Imagínense a un tipo con una imagen bastante desmejorada, casi sarcopénica, y una vestimenta totalmente desaliñada, subido al escenario. Tan solo tiene a su banda y, eso sí, unos potentes altavoces —quizá sea el único exceso de todo el atavío— con los que hacer retumbar todos los alrededores. Ha entrado en escena y el camino que ha realizado desde bastidores, con toda seguridad, es el camino más largo que va a realizar durante toda la actuación. Se planta erguido delante de todo el gentío, en posición hierática, sosteniendo su guitarra eléctrica y las masas se debaten entre el silencio y los vítores, como ante una aparición.
Imaginen que, a pesar de todo lo dicho, su presencia escénica resulta arrolladora. La muchedumbre queda boquiabierta, hay gente de varias generaciones reunidas para presenciar la ceremonia sagrada a la que se han ido sumando adeptos a lo largo de décadas sin necesitar discográficas, promociones de discos, campañas publicitarias… nada. El escenario a duras penas lleva un cartel con el nombre de la banda, y no es por falta de medios. Es música, es arte, no necesita adornos. Porque es de la de verdad, claro. Y de los allí presentes no lo duda nadie: se ha convertido en el bardo de su tierra a golpe de himnos que han atravesado las rendijas de las almas que los han escuchado, haciendo que trasciendan aunque sea tan solo un instante. Ese es el poder del arte. ¿Cómo lograr algo así?
Imagínense que este tipo se erigió adalid del rock en Extremadura, una de las regiones menos dadas a que pudiera ocurrir algo así, y que para hacerlo tuvo que pedir por adelantado unas miles de pesetas a sus vecinos para poder sacar su primer disco; que su música trató de trasgredir todo lo inimaginable, incluso a los más trasgresores, y que, tras haberlo conseguido, se dedicó a cantarle al amor.
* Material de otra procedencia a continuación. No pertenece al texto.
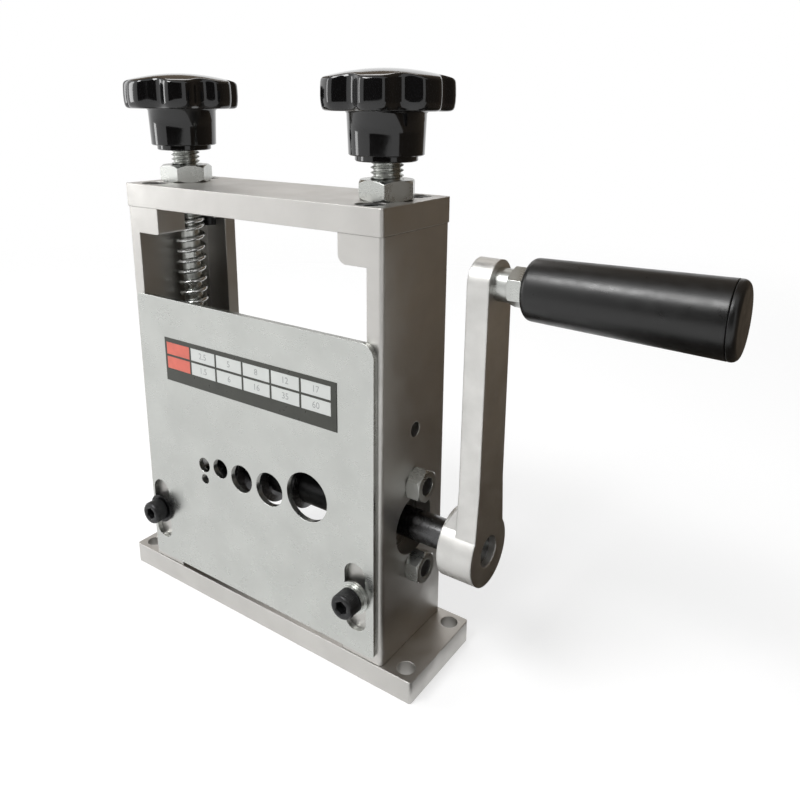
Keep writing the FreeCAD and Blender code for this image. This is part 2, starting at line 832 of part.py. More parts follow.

Imagínense que este cantante supiera desde el inicio de su andadura que el arte se encontraba en el amor, en la rabia, en lo salvaje y en lo romántico y que para alcanzarlo tan solo tuviera que seguir su instinto y alejarse de las mayorías porque estas son idiotas. Imagínense que desde un primer momento supiera que para poder transmitirlo como quería supiera que tendría que hablar como habla la gente, como siempre se hizo en su tierra, sin tapujos ni filtros, siendo un malhablado si es necesario, porque la poesía y el arte no entienden de modales, pero sí necesita de esa ley innata —como dijo Cicerón— para alcanzar las verdades universales.
Ahora imaginen que se apagan los focos y el artista se marcha porque ya terminó la función —lo avisó, aunque no lo quisimos ver: «quédate escuchando esta canción que yo me tengo que marchar»—, y el público queda allí, a oscuras, con el eco aún suspendido en el aire y la intuición de que, de algún modo, tendrá que seguir sin él, huérfano, al igual que han quedado huérfanos el rock, la poesía, el arte y Extremadura.
Disculpen por el socorrido «imaginen», porque cuesta creer que algo así haya sucedido de verdad.

10 de diciembre de 2025 en 19:27
Bonitas palabras para el homenajear al mejor trovador que pudo de salir de una tierra machacada hasta los extremos más duros.